* Collected data
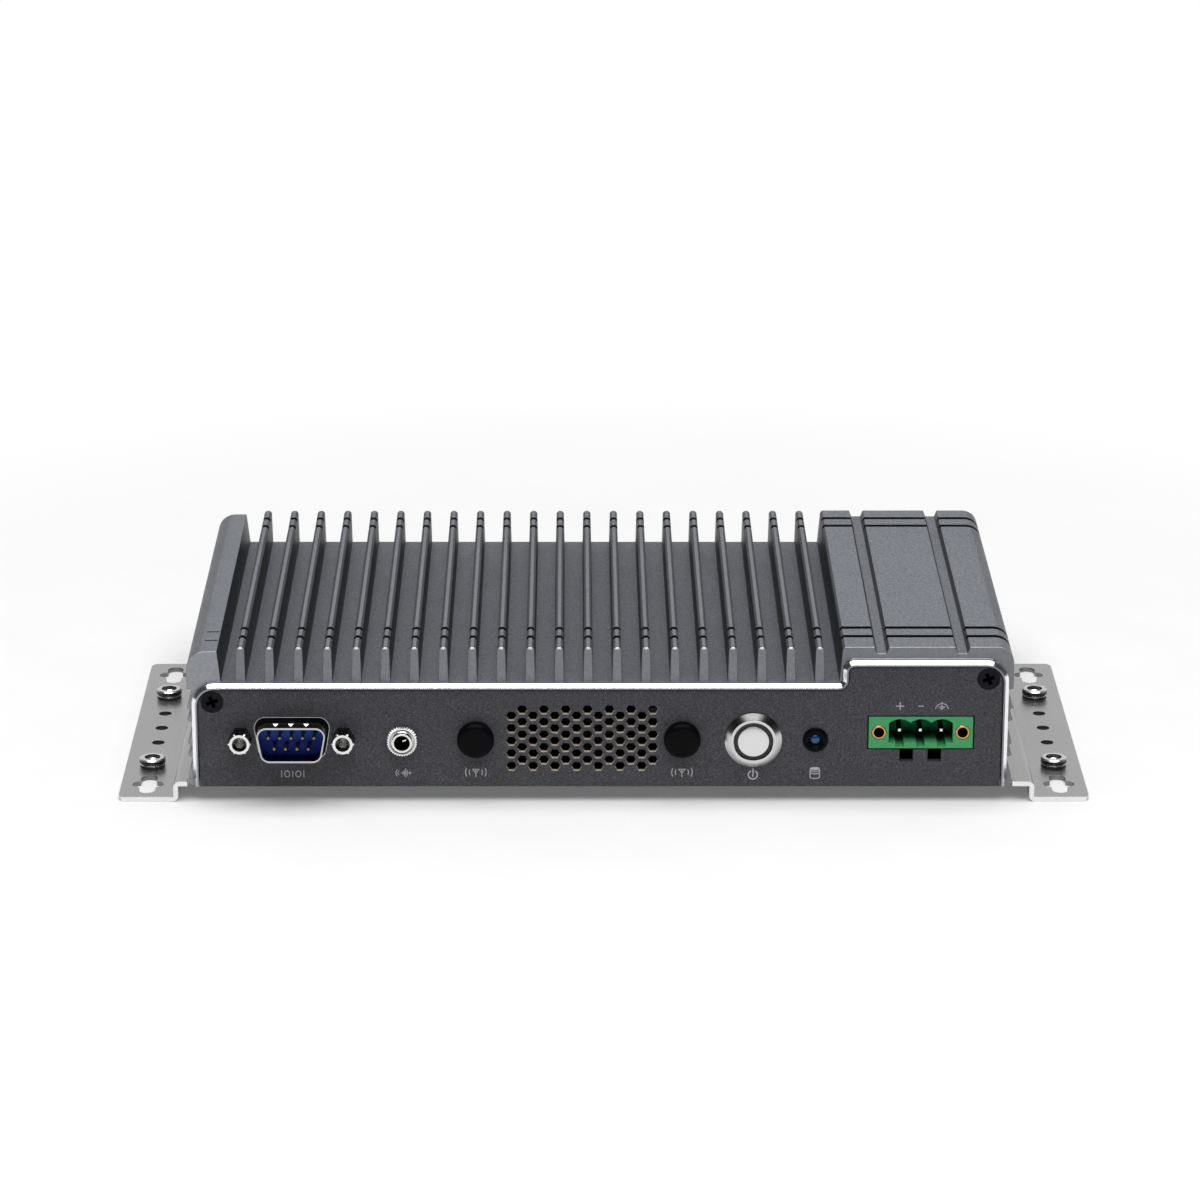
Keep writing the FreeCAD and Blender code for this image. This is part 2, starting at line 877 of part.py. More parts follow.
def board_standoffs():
    """Hexagonal spacers under the board, screwed through it into the housing."""
    spacers = []
    bore_diameter = board_screw_diameter + 2 * fit
    for x, y in standoff_places():
        body = prism_z(x, y, standoff_flats, seat_z, board_bottom, 6)
        stud_end = board_top + screw_length - screw_tip_gap
        stud = prism_z(x, y, screw_diameter, board_bottom, stud_end, hidden_sides)
        bore = prism_z(x, y, bore_diameter, seat_z, board_bottom - standoff_bore_roof, hidden_sides)
        spacers.append(body.fuse(stud).removeSplitter().cut(bore))
    return Part.makeCompound(spacers)


def panel_screw(x, z, face_y, direction):
    """Countersunk screw with its head flush in the panel."""
    head = screw_head / 2
    shank = screw_diameter / 2
    seat_y = face_y + direction * (head - shank)
    tip_y = face_y + direction * (panel_thickness + screw_length - screw_tip_gap)
    cone = turned_y(x, z, [(0, face_y), (head, face_y), (shank, seat_y), (0, seat_y)], fastener_sides)
    y0, y1 = sorted((seat_y, tip_y))
    return cone.fuse(prism_y(x, z, screw_diameter, y0, y1, hidden_sides)).removeSplitter()


def main_board():
    front = panel_thickness + board_front_gap
    rear = depth - panel_thickness - board_rear_gap
    plate = box(-board_x, board_x, front, rear, board_bottom, board_top)
    hole = screw_diameter + hole_clearance
    above = board_top + past
    return plate.cut([prism_z(x, y, hole, 0.0, above, hidden_sides) for x, y in standoff_places()])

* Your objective
Copy, please, exactly the lines that start at the first line of the data and end at the line containing "return Part.makeCompound(spacers)", both kept and no others.

* Written response
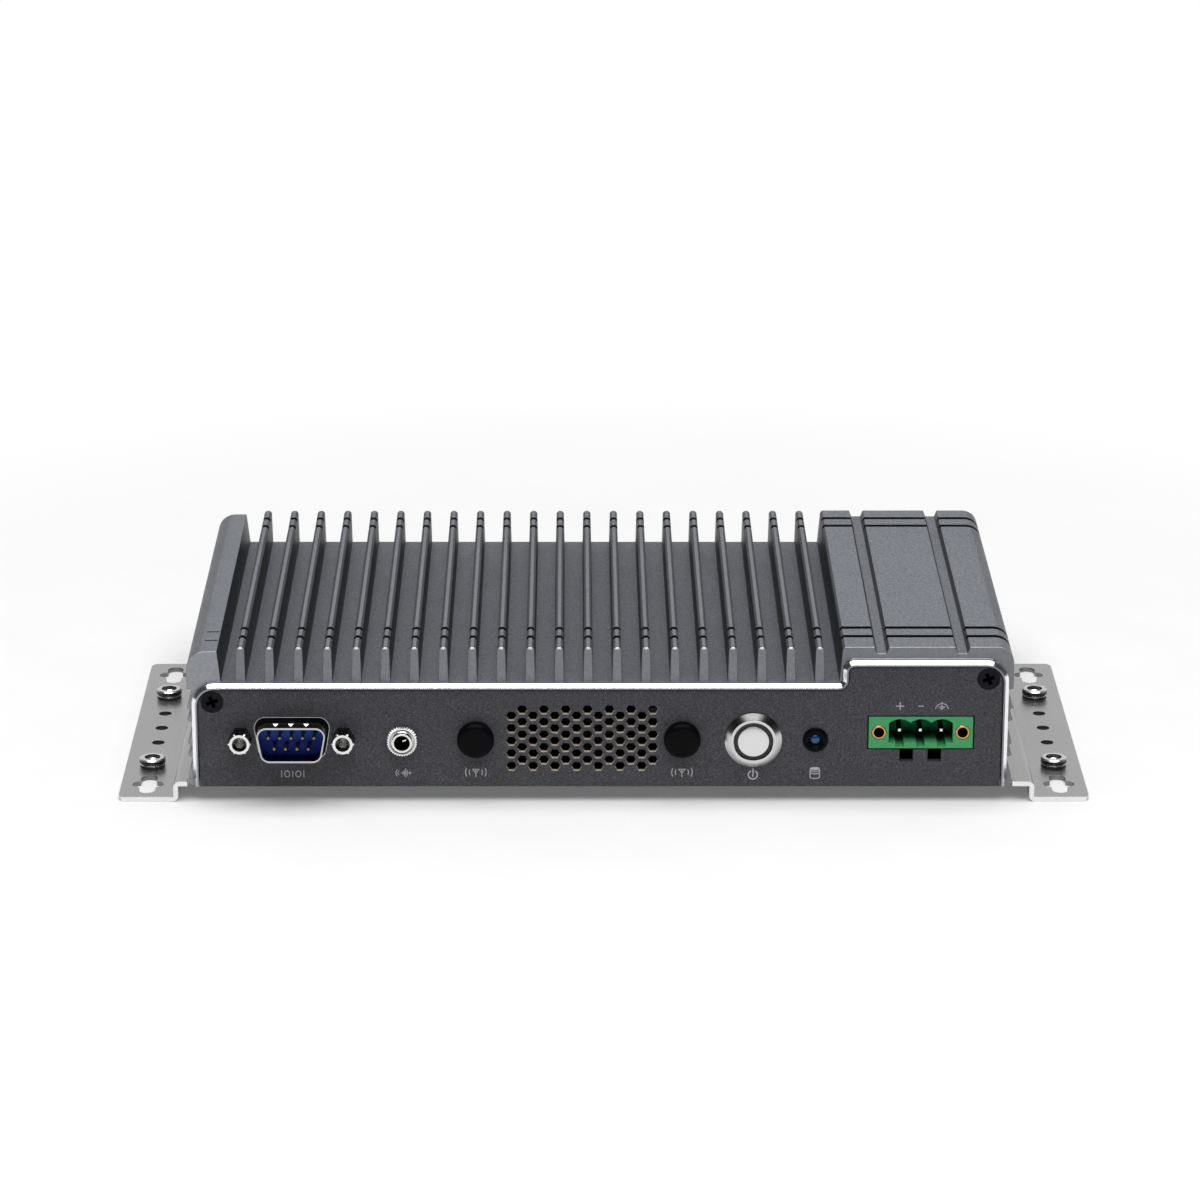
Keep writing the FreeCAD and Blender code for this image. This is part 2, starting at line 877 of part.py. More parts follow.
def board_standoffs():
    """Hexagonal spacers under the board, screwed through it into the housing."""
    spacers = []
    bore_diameter = board_screw_diameter + 2 * fit
    for x, y in standoff_places():
        body = prism_z(x, y, standoff_flats, seat_z, board_bottom, 6)
        stud_end = board_top + screw_length - screw_tip_gap
        stud = prism_z(x, y, screw_diameter, board_bottom, stud_end, hidden_sides)
        bore = prism_z(x, y, bore_diameter, seat_z, board_bottom - standoff_bore_roof, hidden_sides)
        spacers.append(body.fuse(stud).removeSplitter().cut(bore))
    return Part.makeCompound(spacers)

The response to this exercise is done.